* [EXERCISE DETAILS]
Keep only the lines of the data below that contain "FreeCAD", and copy them.
— start of EXCERPTED DATA —
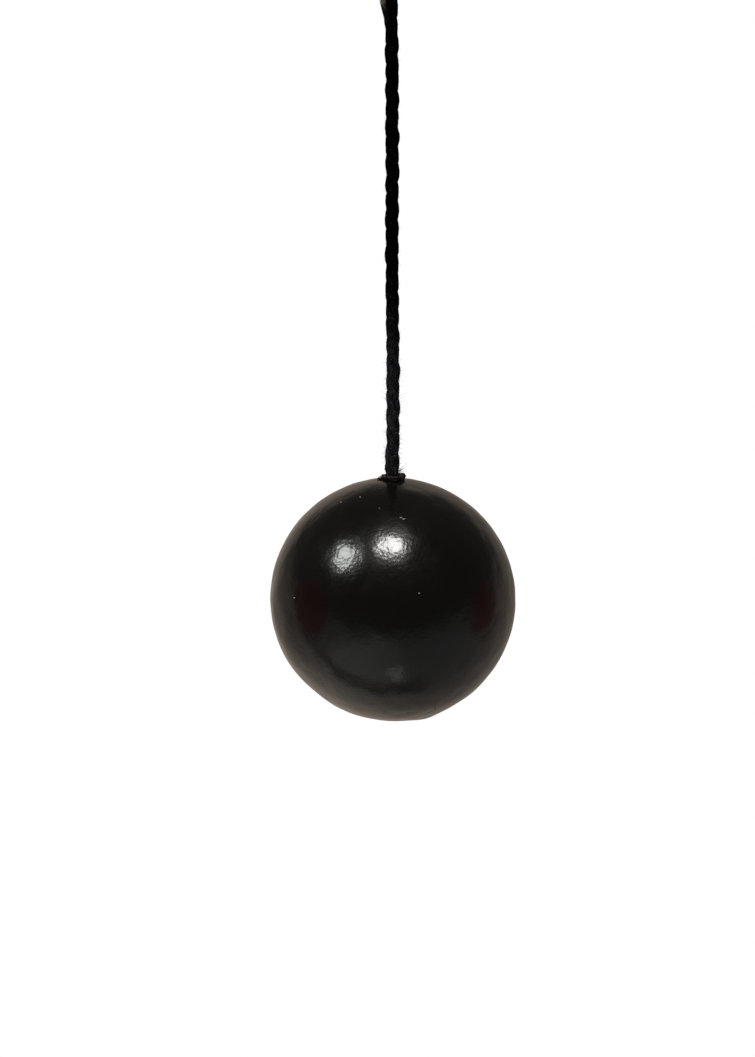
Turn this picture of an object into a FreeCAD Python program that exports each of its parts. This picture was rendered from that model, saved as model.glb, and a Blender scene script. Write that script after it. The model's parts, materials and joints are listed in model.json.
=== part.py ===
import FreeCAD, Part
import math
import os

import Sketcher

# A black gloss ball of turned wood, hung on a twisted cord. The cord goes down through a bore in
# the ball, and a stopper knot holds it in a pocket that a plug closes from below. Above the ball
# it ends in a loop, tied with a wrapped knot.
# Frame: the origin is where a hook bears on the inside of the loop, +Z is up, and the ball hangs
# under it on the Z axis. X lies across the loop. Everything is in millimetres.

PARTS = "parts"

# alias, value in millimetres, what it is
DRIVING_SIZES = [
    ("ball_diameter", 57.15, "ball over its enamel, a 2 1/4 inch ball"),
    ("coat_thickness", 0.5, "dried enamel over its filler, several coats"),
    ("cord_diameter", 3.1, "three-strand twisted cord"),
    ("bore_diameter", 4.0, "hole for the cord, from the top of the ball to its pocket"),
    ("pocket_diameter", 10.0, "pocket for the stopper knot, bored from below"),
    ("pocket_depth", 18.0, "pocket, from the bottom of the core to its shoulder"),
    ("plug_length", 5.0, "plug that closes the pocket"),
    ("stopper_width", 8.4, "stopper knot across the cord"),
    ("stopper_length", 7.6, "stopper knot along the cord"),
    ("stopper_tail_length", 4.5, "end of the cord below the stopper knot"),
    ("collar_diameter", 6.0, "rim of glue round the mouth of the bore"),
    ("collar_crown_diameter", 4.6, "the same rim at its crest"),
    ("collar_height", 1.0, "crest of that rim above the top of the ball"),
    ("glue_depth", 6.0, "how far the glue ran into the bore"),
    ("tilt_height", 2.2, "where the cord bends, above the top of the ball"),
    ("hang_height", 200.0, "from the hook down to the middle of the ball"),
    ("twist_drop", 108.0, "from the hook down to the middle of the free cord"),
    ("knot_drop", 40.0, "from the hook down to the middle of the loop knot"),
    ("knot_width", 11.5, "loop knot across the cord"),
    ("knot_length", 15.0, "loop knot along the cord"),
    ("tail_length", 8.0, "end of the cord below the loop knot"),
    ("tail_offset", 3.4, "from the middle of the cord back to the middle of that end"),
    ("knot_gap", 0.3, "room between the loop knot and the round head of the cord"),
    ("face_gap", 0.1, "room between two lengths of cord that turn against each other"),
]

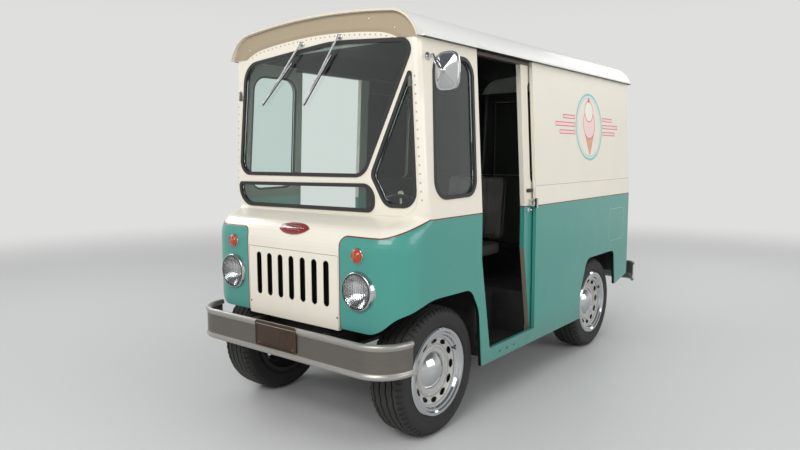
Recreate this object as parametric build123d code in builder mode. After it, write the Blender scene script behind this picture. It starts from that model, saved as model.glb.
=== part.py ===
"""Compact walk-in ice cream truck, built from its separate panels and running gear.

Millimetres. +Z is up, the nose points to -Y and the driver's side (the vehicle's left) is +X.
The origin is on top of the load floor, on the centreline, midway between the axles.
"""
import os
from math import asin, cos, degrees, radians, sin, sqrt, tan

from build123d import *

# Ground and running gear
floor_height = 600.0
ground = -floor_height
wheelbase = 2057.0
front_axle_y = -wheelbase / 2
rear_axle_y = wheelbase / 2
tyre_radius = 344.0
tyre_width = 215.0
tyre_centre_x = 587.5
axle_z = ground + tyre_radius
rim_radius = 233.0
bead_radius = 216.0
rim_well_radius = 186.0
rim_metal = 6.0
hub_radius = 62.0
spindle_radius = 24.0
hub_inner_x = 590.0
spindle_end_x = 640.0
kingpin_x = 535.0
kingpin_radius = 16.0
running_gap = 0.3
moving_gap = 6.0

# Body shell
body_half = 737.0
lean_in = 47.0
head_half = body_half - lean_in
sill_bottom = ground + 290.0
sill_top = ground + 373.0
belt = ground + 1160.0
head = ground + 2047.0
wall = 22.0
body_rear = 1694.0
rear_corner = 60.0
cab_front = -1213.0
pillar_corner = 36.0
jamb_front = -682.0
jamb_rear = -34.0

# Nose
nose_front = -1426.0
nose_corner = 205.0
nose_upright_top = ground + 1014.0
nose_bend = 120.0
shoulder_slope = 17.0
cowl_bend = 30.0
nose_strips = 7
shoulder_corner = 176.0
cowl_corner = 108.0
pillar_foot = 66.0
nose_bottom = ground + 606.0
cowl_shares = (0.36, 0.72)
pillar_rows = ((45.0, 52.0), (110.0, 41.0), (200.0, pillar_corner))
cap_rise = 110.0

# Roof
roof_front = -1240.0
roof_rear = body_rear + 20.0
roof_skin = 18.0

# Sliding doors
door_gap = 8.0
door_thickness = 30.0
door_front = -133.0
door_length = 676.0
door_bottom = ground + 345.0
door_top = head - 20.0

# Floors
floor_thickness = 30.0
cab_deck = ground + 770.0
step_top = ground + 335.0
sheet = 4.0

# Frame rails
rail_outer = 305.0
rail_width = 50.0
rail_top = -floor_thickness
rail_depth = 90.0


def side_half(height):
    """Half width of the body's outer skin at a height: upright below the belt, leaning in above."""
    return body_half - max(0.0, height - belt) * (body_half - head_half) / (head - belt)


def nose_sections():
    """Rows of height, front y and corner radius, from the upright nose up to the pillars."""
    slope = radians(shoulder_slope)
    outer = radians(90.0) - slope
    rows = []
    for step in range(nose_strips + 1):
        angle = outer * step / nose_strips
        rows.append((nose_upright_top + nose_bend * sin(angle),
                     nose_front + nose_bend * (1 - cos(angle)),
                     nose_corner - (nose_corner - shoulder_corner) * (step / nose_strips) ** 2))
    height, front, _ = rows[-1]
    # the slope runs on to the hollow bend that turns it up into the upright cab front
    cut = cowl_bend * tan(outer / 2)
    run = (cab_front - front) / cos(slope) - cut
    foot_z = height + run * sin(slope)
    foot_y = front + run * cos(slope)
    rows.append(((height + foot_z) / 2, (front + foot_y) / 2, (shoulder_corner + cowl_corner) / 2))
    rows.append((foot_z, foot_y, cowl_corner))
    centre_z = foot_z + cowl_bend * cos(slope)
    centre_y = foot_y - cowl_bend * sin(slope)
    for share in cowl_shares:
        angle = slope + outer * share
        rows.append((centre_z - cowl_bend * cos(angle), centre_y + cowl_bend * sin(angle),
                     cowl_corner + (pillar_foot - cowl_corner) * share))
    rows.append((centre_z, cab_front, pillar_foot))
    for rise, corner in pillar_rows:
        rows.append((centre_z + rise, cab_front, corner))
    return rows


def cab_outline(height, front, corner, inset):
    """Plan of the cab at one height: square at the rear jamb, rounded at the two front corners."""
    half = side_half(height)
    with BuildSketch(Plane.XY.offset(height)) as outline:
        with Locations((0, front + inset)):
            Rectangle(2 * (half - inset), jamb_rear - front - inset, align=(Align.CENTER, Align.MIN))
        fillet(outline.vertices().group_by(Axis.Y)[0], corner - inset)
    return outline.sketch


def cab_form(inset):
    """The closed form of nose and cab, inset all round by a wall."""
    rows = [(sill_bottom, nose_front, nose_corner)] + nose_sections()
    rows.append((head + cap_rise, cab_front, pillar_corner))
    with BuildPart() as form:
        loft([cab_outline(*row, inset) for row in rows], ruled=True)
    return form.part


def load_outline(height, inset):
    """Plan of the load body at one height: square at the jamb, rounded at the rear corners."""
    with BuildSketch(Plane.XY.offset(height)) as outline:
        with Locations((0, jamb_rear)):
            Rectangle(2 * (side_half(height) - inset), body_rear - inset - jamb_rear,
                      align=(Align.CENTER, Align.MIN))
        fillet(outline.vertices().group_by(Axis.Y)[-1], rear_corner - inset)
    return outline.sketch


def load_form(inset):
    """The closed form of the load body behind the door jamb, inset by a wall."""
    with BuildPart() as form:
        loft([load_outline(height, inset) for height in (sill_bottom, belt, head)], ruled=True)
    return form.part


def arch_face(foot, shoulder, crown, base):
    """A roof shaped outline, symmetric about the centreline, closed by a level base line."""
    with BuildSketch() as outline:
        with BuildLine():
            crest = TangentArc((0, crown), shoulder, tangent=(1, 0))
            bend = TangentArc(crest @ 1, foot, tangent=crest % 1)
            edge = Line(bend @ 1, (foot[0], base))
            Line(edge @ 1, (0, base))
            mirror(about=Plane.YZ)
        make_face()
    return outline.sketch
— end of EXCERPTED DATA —
* [FINAL RESULT]
Turn this picture of an object into a FreeCAD Python program that exports each of its parts. This picture was rendered from that model, saved as model.glb, and a Blender scene script. Write that script after it. The model's parts, materials and joints are listed in model.json.
import FreeCAD, Part